July 22, 2005, 15:30 CEST

The UK Patent Office has ordered the University of Southampton to transfer the patent on seabed logging (SBL) to Statoil.

The patent office handed down its decision yesterday, Thursday 21 July, in a patent entitlement dispute between Statoil ASA and the University of Southampton. The patent office upheld Statoil’s case in its entirety.

It held that the true inventors of the patent in dispute were Statoil employees at the relevant time.

It also held that the University’s personnel should not be named as inventors. The patent office therefore ordered that the patent should belong to Statoil ASA and not to the University of Southampton.
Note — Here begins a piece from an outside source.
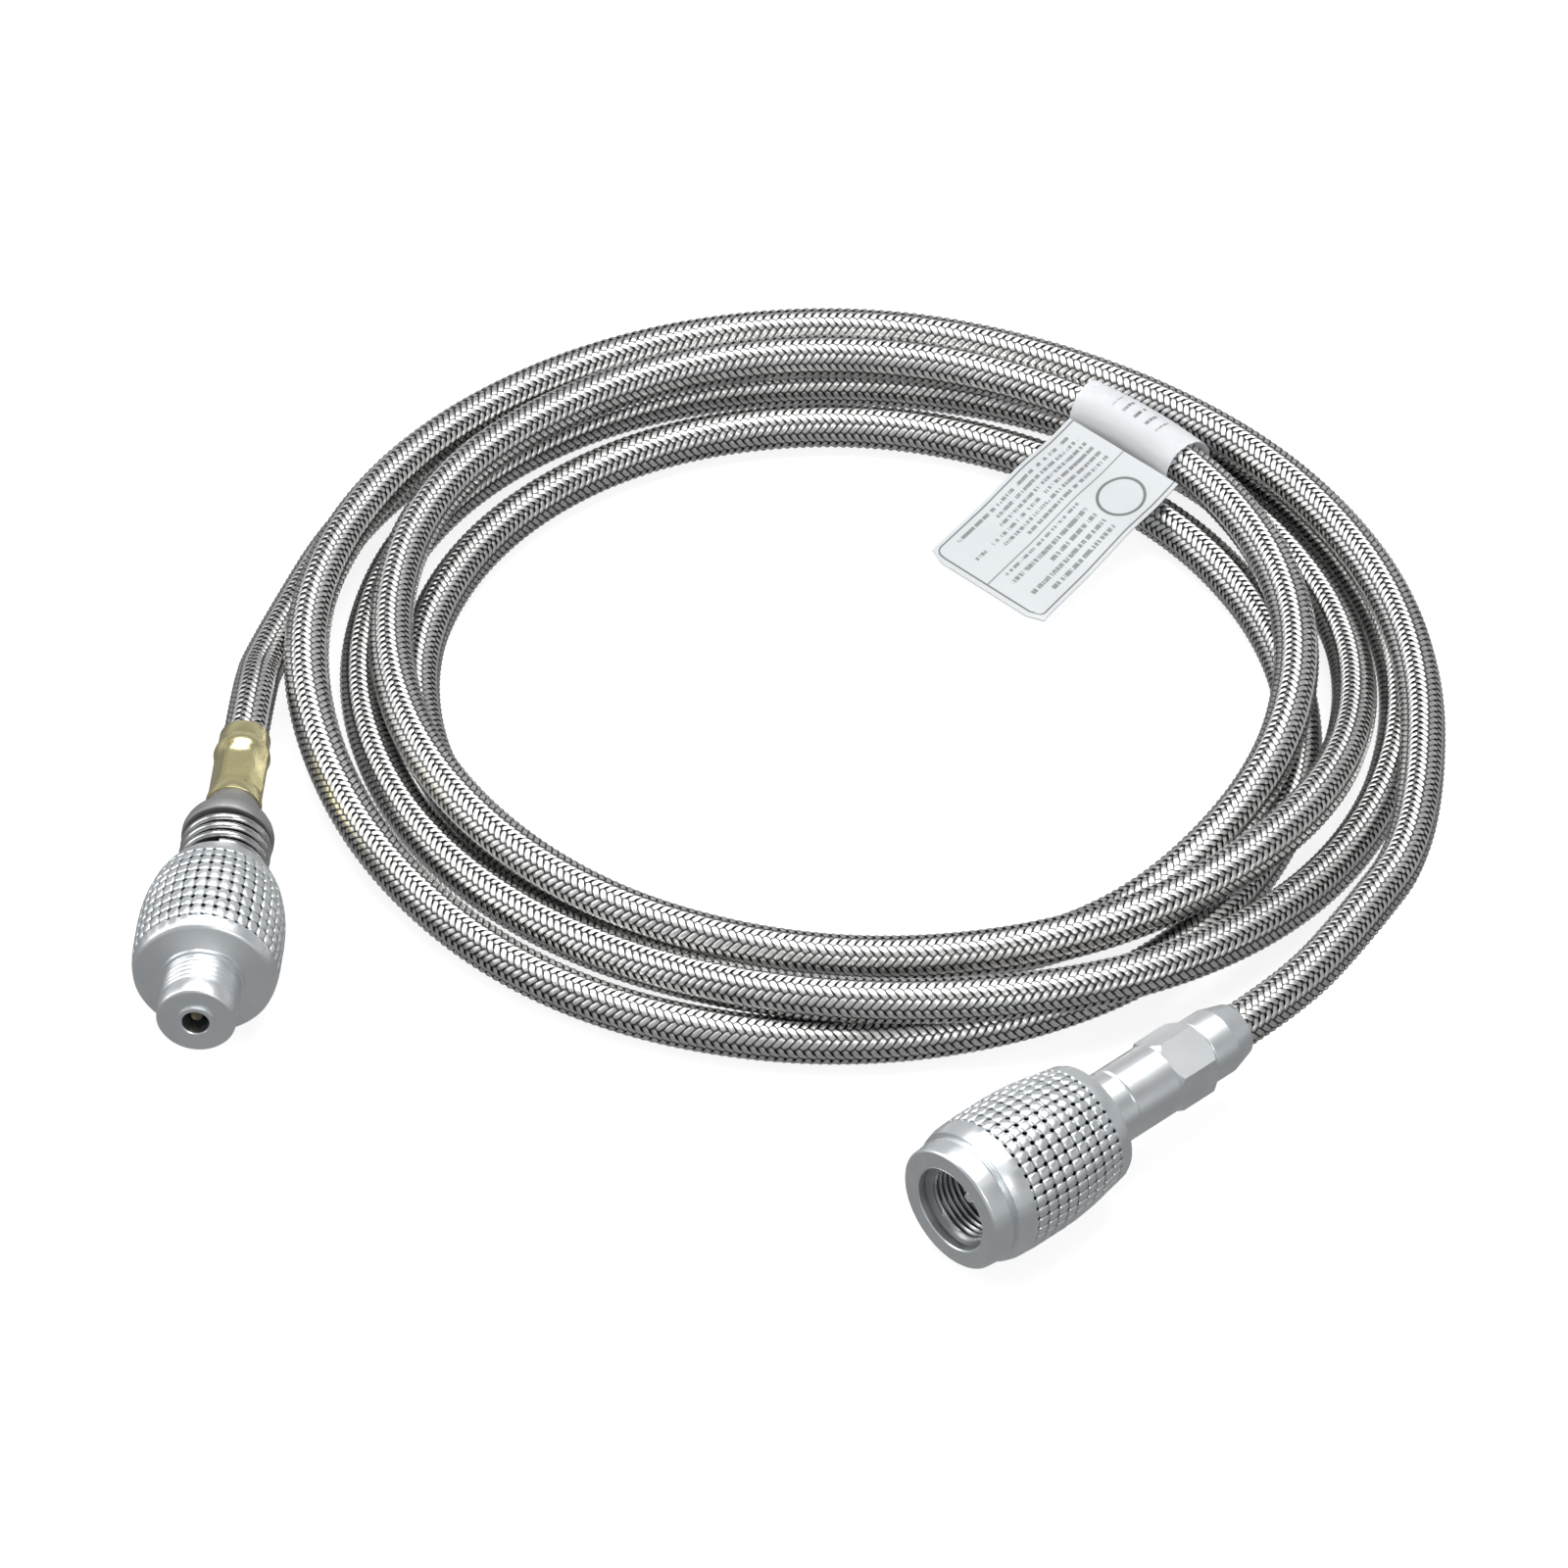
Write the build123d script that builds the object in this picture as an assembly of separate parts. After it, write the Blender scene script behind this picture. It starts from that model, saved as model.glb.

"We are very pleased with the patent office's decision,” said Brit Ragnhildstveit, manager of Statoil's patent department.

“Statoil had brought this case on a point of principle, as we believed that our intellectual property rights had been misappropriated by a commercial partner, and this decision endorses our belief."

Statoil brought the action because the University of Southampton wrongly patented for itself the inventive concept which Statoil had devised prior to the involvement of the University. The dispute arose out of a Statoil research project in which personnel from the University of Southampton took part.

The project, known as SeaBed Logging, exploits differences in resistivity beneath the seabed to identify hydrocarbon-bearing reservoirs with greater accuracy.